Union Pacific Railroad Employees Carry on Omaha Holiday Tradition

OMAHA, Neb. — Union Pacific Railroad employees cut and transported a 40-foot blue spruce from the property of Sharon Alvarez of the Lakeland Development near Blair, Neb., to The Durham Museum.

“This is our 19th year to harvest the tree locally and Union Pacific employees look forward to helping bring this holiday symbol to the former Union Station each year, just like their fellow employees did so many years ago,” said Tom Adams, electrician on Union Pacific’s Council Bluffs Service Unit and the railroad’s “Christmas Tree Team” coordinator. “The expressions on the faces of young and old alike when they first walk into the museum great hall and see the decorated tree for the first time are priceless.”
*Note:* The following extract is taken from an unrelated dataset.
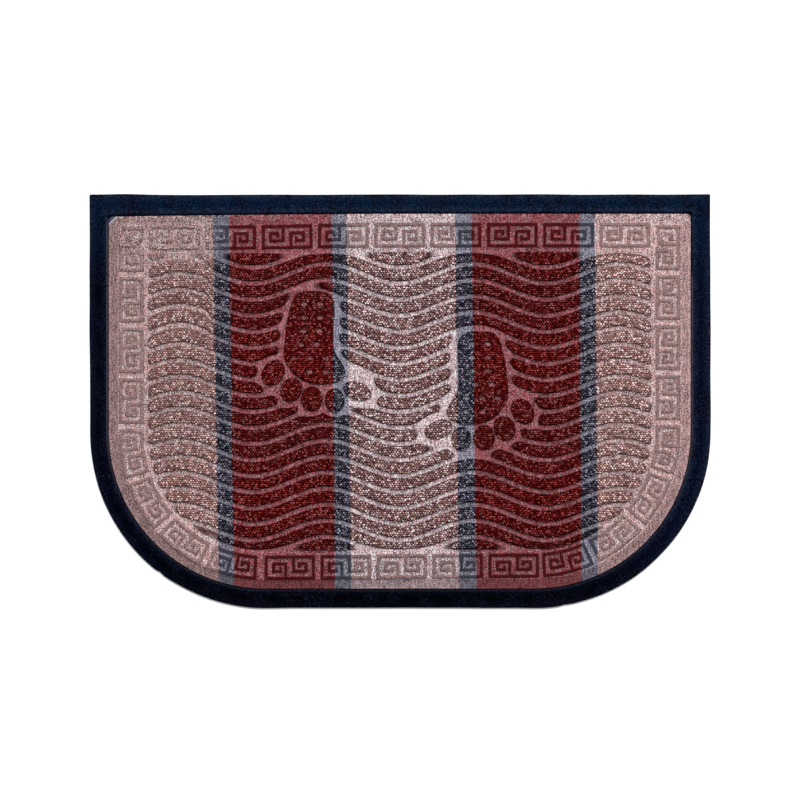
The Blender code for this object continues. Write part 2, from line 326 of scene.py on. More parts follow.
# the footprints: measured across from the foot's axis and down from its heel
feet = {
    "heels": table("x y side toesAside toesDown innerClear",
                   (-84.7, 106.5, 1, 1.6, 0.9, 1), (77.6, 67.8, -1, -2.1, -0.6, 2.6)),
    "clear": 4.5,
    "soleLength": 90.5,
    "soleTipShift": 10,
    "soleSteps": 4,
    "toeSides": 30,
    "dotSides": 12,
    "dotHalfWidth": 3.3,
    "dotHalfHeight": 2.2,
    "dotSpacing": 15.5,
    "reachX": 150,
    "reachY": 125,
    "aroundX": 75,
    "aroundY": 95,
}
soleRows = table("down outer inner",
                 (1.5, -12.4, 13.2), (6.7, -17.6, 19.3), (15.3, -20.9, 21.6), (32.5, -24.7, 20.8),
                 (50, -26.4, 20.4), (59, -27.5, 22.2), (67.5, -26, 27.2), (75.7, -21, 31.8),
                 (82.5, -15, 31), (88, -5.5, 24.5))
toeRows = table("across down long short tilt clear",
                (-39.1, 78.2, 13.2, 10.3, 57, 4.5),
                (-21.7, 94.7, 12.2, 10.3, 66, 4.5),
                (-1.9, 103.4, 12.1, 10.5, 90, 4.5),
                (20.3, 104.8, 11.6, 9.5, 90, 4.5),
                (42, 95.6, 14, 8.7, -20, 7.2))
dotRows = table("down first count",
                (12.6, -7.7, 2), (25.6, -7.7, 2), (38.6, -8.3, 2), (51.7, -11, 2), (64.7, -17.4, 3),
                (78, -2.5, 2))
# patches on the mat that the ribs keep clear of besides
bareGrounds = table("x y long short tilt", (-37.9, 24.3, 15.5, 5, -30), (110.7, 7.6, 4, 2.5, 0),
                    (70.2, -48.5, 4, 2.5, 0))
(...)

Union Pacific began the tradition some 75 years ago by cutting a Christmas tree from along its right of way in the Pacific Northwest and transporting it to Omaha’s Union Station. The tree greeted the thousands of passengers arriving on trains during the holiday season in the heyday of passenger rail service.

After this year’s tree is placed in The Durham’s massive, art-deco-patterned, terrazzo-floored main great hall by Union Pacific employees, it will be sprayed with a chemical fire retardant prior to being decorated by volunteers as well as employees from Mangelsen’s, an Omaha-area craft store.

The fully decorated tree will be ready for the lighting ceremony which begins at 4 p.m. Friday, Nov. 26.